What This Chapter Is About
The Queen of Sheba, hearing of Solomon's fame, arrives in Jerusalem with a great retinue, camels bearing spices, vast quantities of gold, and precious stones. She tests Solomon with hard questions, and he answers every one — nothing is hidden from the king. When she sees his wisdom, the palace he has built, the food at his table, the seating of his servants, the attendance of his ministers and their attire, his cupbearers, and the burnt offerings he offers at the house of the LORD, she is left breathless. She praises both Solomon and his God, declaring blessed the servants who stand before him continually and hear his wisdom. She gives the king 120 talents of gold, spices in great abundance, and precious stones. Huram's and Solomon's servants bring gold from Ophir, along with algum wood and precious stones. Solomon makes the algum wood into steps for the Temple and the palace and into lyres and harps for the musicians. Solomon gives the queen everything she desires. She returns home. The chapter then catalogs Solomon's annual gold income (666 talents), his ivory throne overlaid with gold, his golden drinking vessels, his fleet of Tarshish ships, and his international fame. Kings from all the earth seek his presence to hear the wisdom God has placed in his heart. Solomon reigns in Jerusalem over all Israel for forty years, then sleeps with his fathers and is buried in the City of David. Rehoboam his son reigns in his place.

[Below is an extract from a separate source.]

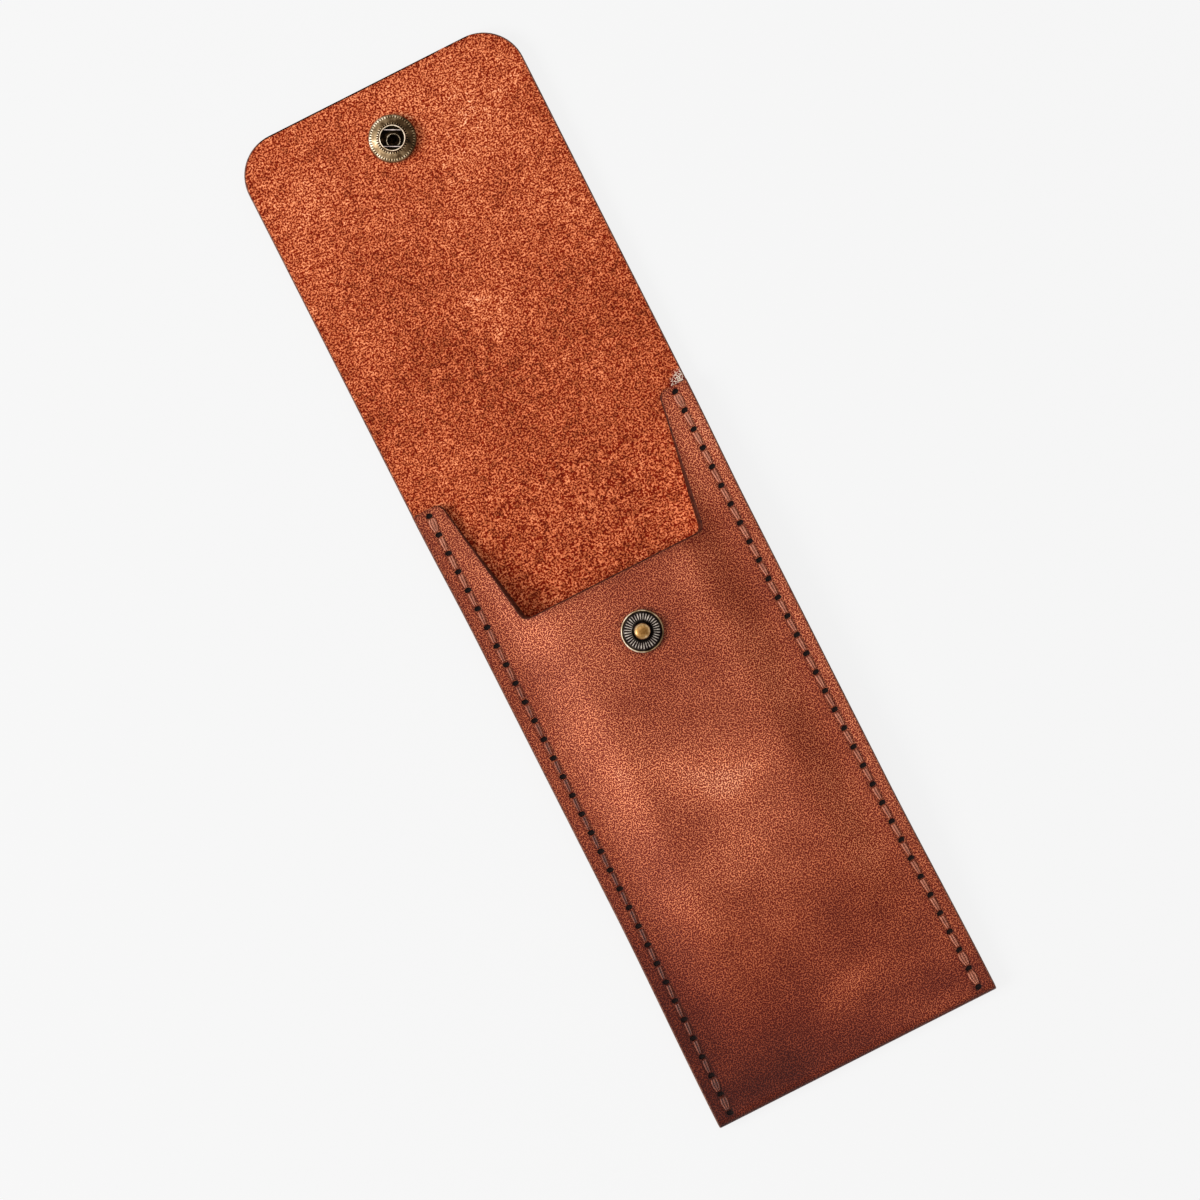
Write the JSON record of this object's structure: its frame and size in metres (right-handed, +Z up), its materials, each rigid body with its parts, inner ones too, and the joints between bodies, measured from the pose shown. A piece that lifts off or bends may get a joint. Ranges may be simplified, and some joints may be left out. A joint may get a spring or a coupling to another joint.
{
  "type": "leather pen case",
  "caption": "Slim stitched leather pocket for pens and pencils, cut from one strip, with a notched mouth and a fold-over flap that shuts with a snap fastener.",
  "frame": {"origin": "on the desk under the middle of the open case: the bottom centre of its bounding box", "axes": "+Y runs along the open case towards the flap's tip, +Z is up from the desk, X is across"},
  "size_m": [0.0744, 0.2612, 0.0167],
  "materials": {
    "grain_leather": "waxed red-brown grain side with lighter patches",
    "flesh_leather": "orange-brown napped flesh side, burnished edges",
    "waxed_thread": "flat waxed thread",
    "antique_brass": "antiqued, dark in the hollows",
    "spring_steel": "drawn wire"
  },
  "bodies": {
    "case": {"front_panel": "grain_leather", "back_panel": "grain_leather", "left_seam_thread": "waxed_thread", "right_seam_thread": "waxed_thread", "snap_stud": "antique_brass", "stud_rivet": "antique_brass"},
    "fold_1": {"fold_strip_1": "flesh_leather"},
    "fold_2": {"fold_strip_2": "flesh_leather"},
    "flap": {"flap_panel": "flesh_leather", "snap_socket": "antique_brass", "socket_spring": "spring_steel", "snap_cap": "antique_brass"}
  },
  "joints": [
    {"name": "fold_hinge_1", "type": "hinge", "parent": "case", "child": "fold_1", "pos_m": [0, 0.04237, 0.0042], "axis": [1, 0, 0], "range_deg": [-7, 60], "deforming": ["socket_spring"]},
    {"name": "fold_hinge_2", "type": "hinge", "parent": "fold_1", "child": "fold_2", "pos_m": [0, 0.05045, 0.0042], "axis": [1, 0, 0], "range_deg": [-7, 60]},
    {"name": "fold_hinge_3", "type": "hinge", "parent": "fold_2", "child": "flap", "pos_m": [0, 0.05853, 0.0042], "axis": [1, 0, 0], "range_deg": [-7, 60]}
  ],
  "couplings": [
    {"joint": "fold_hinge_2", "follows": "fold_hinge_1", "ratio": 1},
    {"joint": "fold_hinge_3", "follows": "fold_hinge_1", "ratio": 1}
  ]
}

What Makes This Chapter Remarkable
The Chronicler's account of the Queen of Sheba visit closely parallels 1 Kings 10 but with significant omissions. Most notably, the entire account of Solomon's foreign wives and his idolatry (1 Kings 11:1-13) is absent. The Chronicler ends Solomon's story at the peak of glory and international acclaim, refusing to narrate the decline. This is not ignorance but editorial theology: the Chronicler presents Solomon as the ideal Temple builder whose reign represents the fulfillment of divine promise. The number 666 for Solomon's annual gold income (v. 13) will later appear in Revelation 13:18 as the 'number of the beast' — a connection that has generated centuries of interpretive speculation, though the Chronicler intends no negative connotation. The Queen of Sheba's declaration 'Blessed be the LORD your God' (v. 8) makes her the second foreign monarch in Chronicles to bless Israel's God (after Huram, 2:11), reinforcing the theme that the nations recognize what Israel sometimes forgets.
Translation Friction
The most significant friction is the absence of 1 Kings 11. The Chronicler omits Solomon's 700 wives and 300 concubines, his worship of Ashtoreth, Milcom, and Chemosh, and God's judgment that the kingdom will be torn from his son. Whether the Chronicler disputes these traditions, considers them outside his theological scope, or assumes his readers know them from Kings is debated. The omission creates an idealized portrait that some scholars call 'too good to be true.' The 666 talents of gold annually (v. 13) is an enormous figure — roughly 22 metric tons — and its historical plausibility is questioned by those who find it incompatible with Iron Age economics. The regnal formula at the end (vv. 29-31) follows a compressed form compared to Kings.
Connections
The Queen of Sheba's visit fulfills Solomon's prayer that foreigners would come to the Temple drawn by God's Name (6:32-33). Jesus references this visit: 'The Queen of the South will rise at the judgment with this generation and condemn it, for she came from the ends of the earth to hear the wisdom of Solomon, and something greater than Solomon is here' (Matthew 12:42). The ivory throne with six steps (v. 17-18) may symbolize the six days of creation plus the seventh (the throne itself), placing Solomon on a creation-scale seat of judgment. The closing formula — 'Solomon slept with his fathers and was buried in the City of David, and Rehoboam his son reigned in his place' — follows the standard regnal pattern that will recur for every Davidic king through the end of Chronicles.